There are a few others to whom I'm issuing warnings. These folks better watch their step:
1. Amanda Seyfried: this bug-eyed freak better make something worthwhile, stat. Lauren swears she's talented. I've yet to see the evidence. Her work includes Dear John, Jennifer's Body, Mean Girls, and Mamma Mia! See what I mean?!
2. Shia LeBeouf: Between Indy 4 and Transformers 2, you are on thin ice, pal.
3. Sam Worthington: Avatar and Terminator: Salvation both blow, in large part because you have no discernible talent. You're not that attractive, and you can't cover up your Aussie accent. You better learn to act quick, and Clash of the Titans does not look promising.
4. Gerard Butler: Gamer and The Ugly Truth in the same year? Now that's just cruel, man. Don't make me spend that kind of money again, Mr. Butler. Unfortunately, I've seen the ads for The Bounty Hunter. Things don't look good for 2010.

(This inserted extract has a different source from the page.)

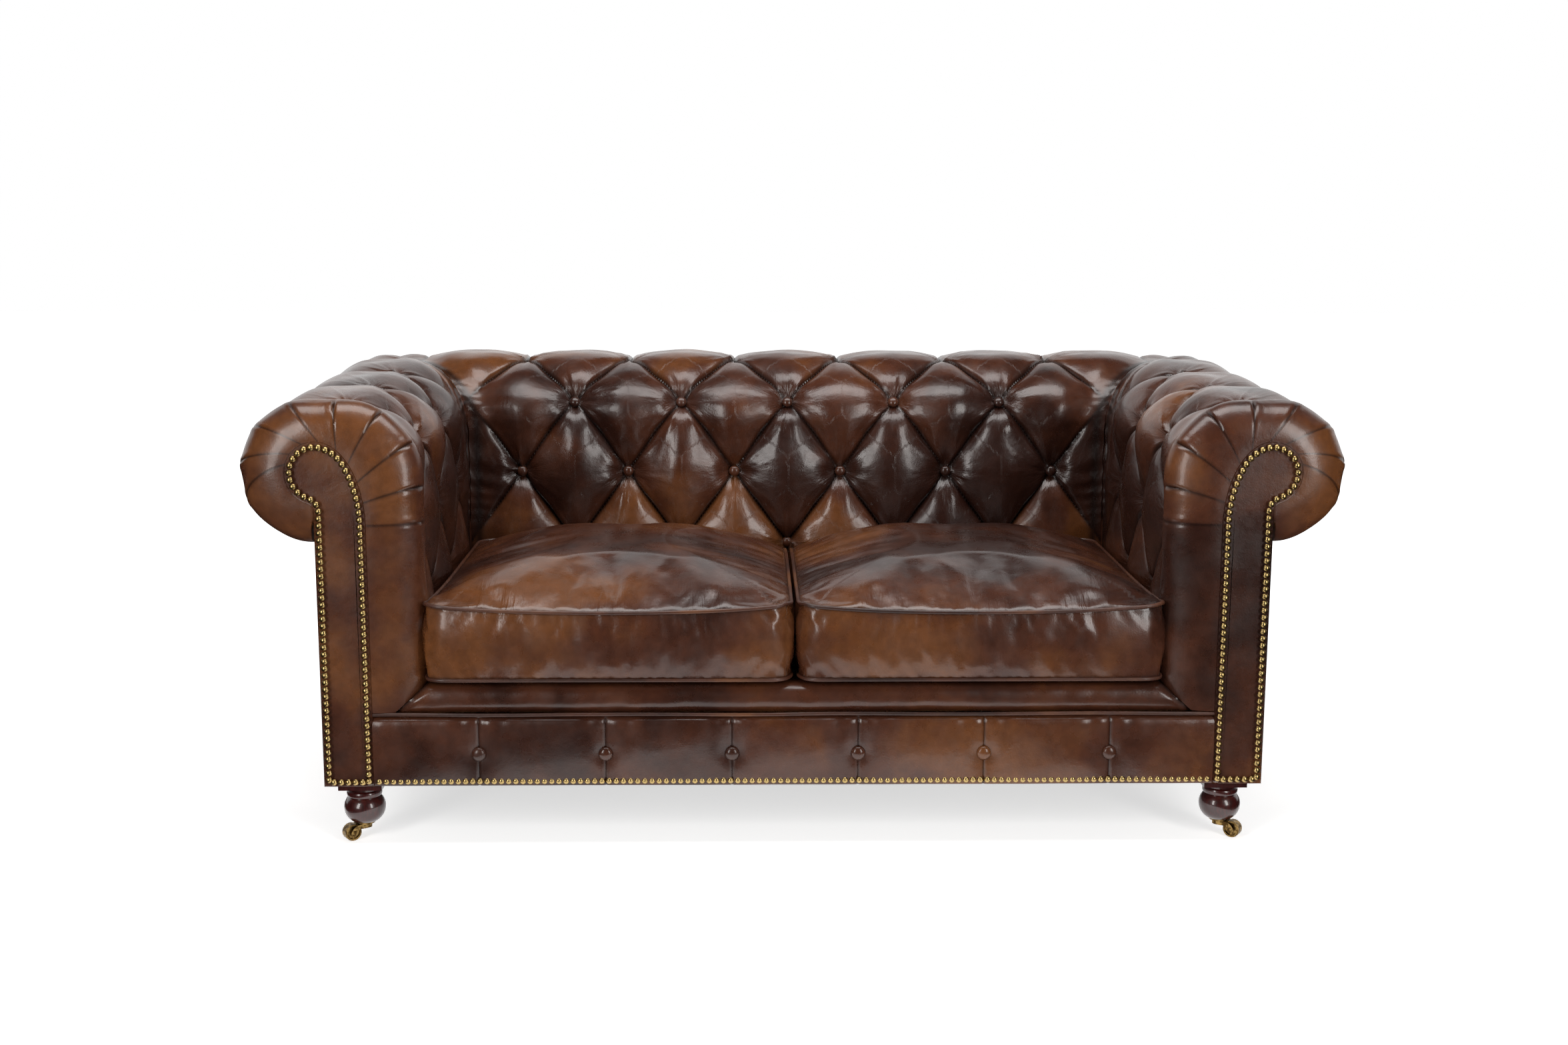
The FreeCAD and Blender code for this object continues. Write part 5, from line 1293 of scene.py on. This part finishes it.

5. Jennifer Aniston: With the exception of The Good Girl, your film roles generally display none of your acting range. Honestly, did you think Love Happens was going to work? It was even bad for a predictable rom-com. The only way you're getting out of the tabloids is by being a legitimate actress. Unfortunately, I've seen the ads for The Bounty Hunter. Things don't look good for 2010.